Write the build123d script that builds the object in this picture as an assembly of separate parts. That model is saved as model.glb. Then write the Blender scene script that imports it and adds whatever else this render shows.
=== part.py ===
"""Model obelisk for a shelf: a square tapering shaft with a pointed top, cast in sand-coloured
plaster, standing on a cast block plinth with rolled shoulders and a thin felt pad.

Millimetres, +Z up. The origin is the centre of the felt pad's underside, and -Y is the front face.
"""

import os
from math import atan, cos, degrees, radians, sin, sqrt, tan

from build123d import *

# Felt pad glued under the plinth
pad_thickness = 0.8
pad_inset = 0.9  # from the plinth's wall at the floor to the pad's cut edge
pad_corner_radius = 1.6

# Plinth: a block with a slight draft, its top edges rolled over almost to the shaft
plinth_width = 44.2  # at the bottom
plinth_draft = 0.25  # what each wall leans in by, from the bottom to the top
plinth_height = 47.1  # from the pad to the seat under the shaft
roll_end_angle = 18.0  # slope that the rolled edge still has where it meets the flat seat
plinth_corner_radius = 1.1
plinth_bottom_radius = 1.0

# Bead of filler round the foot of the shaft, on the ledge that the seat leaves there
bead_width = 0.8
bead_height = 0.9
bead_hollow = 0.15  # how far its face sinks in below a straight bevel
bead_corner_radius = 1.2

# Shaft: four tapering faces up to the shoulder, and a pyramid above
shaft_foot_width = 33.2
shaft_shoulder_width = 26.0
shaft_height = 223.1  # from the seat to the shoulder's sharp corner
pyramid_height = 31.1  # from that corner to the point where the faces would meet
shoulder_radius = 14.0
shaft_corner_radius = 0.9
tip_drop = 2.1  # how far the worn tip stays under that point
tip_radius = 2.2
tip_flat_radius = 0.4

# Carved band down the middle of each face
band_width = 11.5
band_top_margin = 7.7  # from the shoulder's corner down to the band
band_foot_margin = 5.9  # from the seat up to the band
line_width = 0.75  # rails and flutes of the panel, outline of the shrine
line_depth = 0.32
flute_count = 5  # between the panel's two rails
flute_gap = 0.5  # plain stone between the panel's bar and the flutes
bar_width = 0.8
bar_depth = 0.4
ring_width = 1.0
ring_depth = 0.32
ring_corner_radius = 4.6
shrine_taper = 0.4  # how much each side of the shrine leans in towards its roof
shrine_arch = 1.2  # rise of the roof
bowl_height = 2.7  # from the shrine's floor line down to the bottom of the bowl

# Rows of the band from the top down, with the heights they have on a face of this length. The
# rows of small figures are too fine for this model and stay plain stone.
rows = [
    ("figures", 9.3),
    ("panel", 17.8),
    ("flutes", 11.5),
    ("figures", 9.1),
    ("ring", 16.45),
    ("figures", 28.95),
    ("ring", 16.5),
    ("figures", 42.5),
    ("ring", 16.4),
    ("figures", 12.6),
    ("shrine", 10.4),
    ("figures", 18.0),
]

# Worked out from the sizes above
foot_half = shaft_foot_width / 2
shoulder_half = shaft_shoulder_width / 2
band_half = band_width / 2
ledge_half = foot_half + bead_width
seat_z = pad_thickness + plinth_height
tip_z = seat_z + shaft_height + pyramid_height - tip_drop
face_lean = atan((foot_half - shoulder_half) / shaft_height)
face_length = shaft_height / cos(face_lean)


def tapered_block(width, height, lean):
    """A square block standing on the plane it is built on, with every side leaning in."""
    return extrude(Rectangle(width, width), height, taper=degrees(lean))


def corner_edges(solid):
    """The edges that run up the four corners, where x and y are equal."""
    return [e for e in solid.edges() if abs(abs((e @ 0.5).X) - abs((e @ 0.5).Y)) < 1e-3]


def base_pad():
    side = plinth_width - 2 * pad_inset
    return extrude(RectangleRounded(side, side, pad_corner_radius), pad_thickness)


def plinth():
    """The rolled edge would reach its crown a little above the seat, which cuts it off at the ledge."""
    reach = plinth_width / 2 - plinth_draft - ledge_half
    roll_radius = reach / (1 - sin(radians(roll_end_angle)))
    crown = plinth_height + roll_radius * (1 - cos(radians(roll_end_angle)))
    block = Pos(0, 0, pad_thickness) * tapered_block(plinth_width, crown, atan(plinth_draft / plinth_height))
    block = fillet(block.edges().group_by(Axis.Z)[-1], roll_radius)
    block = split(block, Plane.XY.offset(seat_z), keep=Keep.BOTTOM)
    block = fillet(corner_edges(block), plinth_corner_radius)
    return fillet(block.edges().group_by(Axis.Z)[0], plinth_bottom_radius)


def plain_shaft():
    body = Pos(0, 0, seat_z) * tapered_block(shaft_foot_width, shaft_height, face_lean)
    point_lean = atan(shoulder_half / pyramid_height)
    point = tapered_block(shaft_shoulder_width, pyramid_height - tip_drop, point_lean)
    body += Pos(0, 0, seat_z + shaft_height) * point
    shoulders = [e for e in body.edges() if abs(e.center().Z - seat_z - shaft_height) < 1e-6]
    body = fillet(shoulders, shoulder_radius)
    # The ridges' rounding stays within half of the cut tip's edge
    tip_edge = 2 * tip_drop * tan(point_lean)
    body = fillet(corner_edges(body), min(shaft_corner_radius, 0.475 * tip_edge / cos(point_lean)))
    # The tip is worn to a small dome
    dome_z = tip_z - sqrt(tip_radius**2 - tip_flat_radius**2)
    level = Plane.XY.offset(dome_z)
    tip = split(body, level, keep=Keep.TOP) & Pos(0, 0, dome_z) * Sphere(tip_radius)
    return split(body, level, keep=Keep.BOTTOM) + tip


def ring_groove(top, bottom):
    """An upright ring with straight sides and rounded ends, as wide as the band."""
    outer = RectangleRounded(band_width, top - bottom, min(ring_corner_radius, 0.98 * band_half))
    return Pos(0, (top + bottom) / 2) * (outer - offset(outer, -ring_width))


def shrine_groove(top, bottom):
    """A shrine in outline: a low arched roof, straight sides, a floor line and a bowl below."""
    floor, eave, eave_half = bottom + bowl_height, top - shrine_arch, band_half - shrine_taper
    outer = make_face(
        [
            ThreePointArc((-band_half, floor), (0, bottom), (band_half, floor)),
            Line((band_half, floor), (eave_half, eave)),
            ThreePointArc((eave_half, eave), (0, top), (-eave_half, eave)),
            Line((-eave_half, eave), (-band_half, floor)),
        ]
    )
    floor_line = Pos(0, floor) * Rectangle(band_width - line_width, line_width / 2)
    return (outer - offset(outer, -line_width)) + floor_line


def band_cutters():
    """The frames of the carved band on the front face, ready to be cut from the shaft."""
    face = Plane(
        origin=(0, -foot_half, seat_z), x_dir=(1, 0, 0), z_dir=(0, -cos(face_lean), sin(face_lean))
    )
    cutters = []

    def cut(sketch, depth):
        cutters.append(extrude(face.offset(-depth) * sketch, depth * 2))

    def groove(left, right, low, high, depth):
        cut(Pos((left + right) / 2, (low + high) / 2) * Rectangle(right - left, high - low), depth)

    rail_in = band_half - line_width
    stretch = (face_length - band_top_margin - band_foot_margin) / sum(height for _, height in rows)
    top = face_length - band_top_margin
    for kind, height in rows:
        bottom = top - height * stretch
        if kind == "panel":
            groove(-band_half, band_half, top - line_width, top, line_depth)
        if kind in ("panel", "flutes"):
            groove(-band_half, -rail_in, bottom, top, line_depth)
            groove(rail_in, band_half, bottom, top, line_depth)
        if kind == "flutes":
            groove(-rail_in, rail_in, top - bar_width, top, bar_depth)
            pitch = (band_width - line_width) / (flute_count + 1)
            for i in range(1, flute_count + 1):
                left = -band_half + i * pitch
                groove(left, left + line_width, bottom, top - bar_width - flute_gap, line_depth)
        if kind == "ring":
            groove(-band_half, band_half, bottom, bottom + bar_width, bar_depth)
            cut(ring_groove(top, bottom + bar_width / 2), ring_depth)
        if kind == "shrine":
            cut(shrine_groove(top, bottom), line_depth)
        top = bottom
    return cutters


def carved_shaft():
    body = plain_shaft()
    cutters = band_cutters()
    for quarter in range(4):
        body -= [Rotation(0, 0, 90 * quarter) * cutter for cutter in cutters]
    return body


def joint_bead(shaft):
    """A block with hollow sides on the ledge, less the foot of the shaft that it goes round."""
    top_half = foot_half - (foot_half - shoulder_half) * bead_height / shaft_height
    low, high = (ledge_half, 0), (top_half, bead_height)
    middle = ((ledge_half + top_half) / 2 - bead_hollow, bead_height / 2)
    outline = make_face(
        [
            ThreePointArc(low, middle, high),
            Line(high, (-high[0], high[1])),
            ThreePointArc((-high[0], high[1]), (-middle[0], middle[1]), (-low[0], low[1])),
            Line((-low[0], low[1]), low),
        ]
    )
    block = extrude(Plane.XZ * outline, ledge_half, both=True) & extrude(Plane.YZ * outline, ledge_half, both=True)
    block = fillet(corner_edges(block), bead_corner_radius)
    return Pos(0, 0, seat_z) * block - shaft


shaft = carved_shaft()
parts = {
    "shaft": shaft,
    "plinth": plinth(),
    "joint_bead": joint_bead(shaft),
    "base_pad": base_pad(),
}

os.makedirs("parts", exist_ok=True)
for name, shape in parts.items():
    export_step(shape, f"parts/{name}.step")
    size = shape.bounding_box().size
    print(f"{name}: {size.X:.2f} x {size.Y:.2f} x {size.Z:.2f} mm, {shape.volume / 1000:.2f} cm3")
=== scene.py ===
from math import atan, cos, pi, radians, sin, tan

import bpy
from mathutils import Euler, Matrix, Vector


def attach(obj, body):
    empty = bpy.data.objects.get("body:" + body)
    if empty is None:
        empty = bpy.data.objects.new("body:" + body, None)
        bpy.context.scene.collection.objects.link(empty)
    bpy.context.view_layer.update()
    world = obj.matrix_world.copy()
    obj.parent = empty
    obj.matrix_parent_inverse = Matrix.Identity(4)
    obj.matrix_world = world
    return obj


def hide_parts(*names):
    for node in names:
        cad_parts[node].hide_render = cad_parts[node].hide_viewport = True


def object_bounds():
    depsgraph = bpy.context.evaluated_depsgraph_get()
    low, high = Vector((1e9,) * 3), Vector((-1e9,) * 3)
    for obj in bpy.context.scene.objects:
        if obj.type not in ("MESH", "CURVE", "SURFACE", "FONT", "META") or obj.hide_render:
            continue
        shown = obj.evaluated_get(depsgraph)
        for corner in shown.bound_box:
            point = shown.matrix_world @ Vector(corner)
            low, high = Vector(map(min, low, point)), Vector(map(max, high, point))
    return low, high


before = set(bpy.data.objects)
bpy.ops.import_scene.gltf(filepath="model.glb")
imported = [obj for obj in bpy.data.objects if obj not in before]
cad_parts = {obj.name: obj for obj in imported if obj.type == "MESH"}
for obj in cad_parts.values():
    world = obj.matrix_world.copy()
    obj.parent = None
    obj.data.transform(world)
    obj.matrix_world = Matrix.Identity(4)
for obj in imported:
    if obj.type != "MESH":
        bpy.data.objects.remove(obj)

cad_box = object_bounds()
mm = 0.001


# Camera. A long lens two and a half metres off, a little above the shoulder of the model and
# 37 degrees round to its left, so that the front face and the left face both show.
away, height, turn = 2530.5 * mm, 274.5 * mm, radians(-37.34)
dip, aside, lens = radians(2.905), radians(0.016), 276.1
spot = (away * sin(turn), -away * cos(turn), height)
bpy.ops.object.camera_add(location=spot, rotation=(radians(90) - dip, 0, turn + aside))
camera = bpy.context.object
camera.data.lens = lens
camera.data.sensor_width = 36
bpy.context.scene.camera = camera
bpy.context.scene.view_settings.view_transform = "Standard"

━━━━

Objective
Would you quote everything above from the line containing "shaft = carved_shaft()" down to the line containing "imported = [obj"? Include both of those lines and nothing else.

Written solution
shaft = carved_shaft()
parts = {
    "shaft": shaft,
    "plinth": plinth(),
    "joint_bead": joint_bead(shaft),
    "base_pad": base_pad(),
}

os.makedirs("parts", exist_ok=True)
for name, shape in parts.items():
    export_step(shape, f"parts/{name}.step")
    size = shape.bounding_box().size
    print(f"{name}: {size.X:.2f} x {size.Y:.2f} x {size.Z:.2f} mm, {shape.volume / 1000:.2f} cm3")
=== scene.py ===
from math import atan, cos, pi, radians, sin, tan

import bpy
from mathutils import Euler, Matrix, Vector


def attach(obj, body):
    empty = bpy.data.objects.get("body:" + body)
    if empty is None:
        empty = bpy.data.objects.new("body:" + body, None)
        bpy.context.scene.collection.objects.link(empty)
    bpy.context.view_layer.update()
    world = obj.matrix_world.copy()
    obj.parent = empty
    obj.matrix_parent_inverse = Matrix.Identity(4)
    obj.matrix_world = world
    return obj


def hide_parts(*names):
    for node in names:
        cad_parts[node].hide_render = cad_parts[node].hide_viewport = True


def object_bounds():
    depsgraph = bpy.context.evaluated_depsgraph_get()
    low, high = Vector((1e9,) * 3), Vector((-1e9,) * 3)
    for obj in bpy.context.scene.objects:
        if obj.type not in ("MESH", "CURVE", "SURFACE", "FONT", "META") or obj.hide_render:
            continue
        shown = obj.evaluated_get(depsgraph)
        for corner in shown.bound_box:
            point = shown.matrix_world @ Vector(corner)
            low, high = Vector(map(min, low, point)), Vector(map(max, high, point))
    return low, high


before = set(bpy.data.objects)
bpy.ops.import_scene.gltf(filepath="model.glb")
imported = [obj for obj in bpy.data.objects if obj not in before]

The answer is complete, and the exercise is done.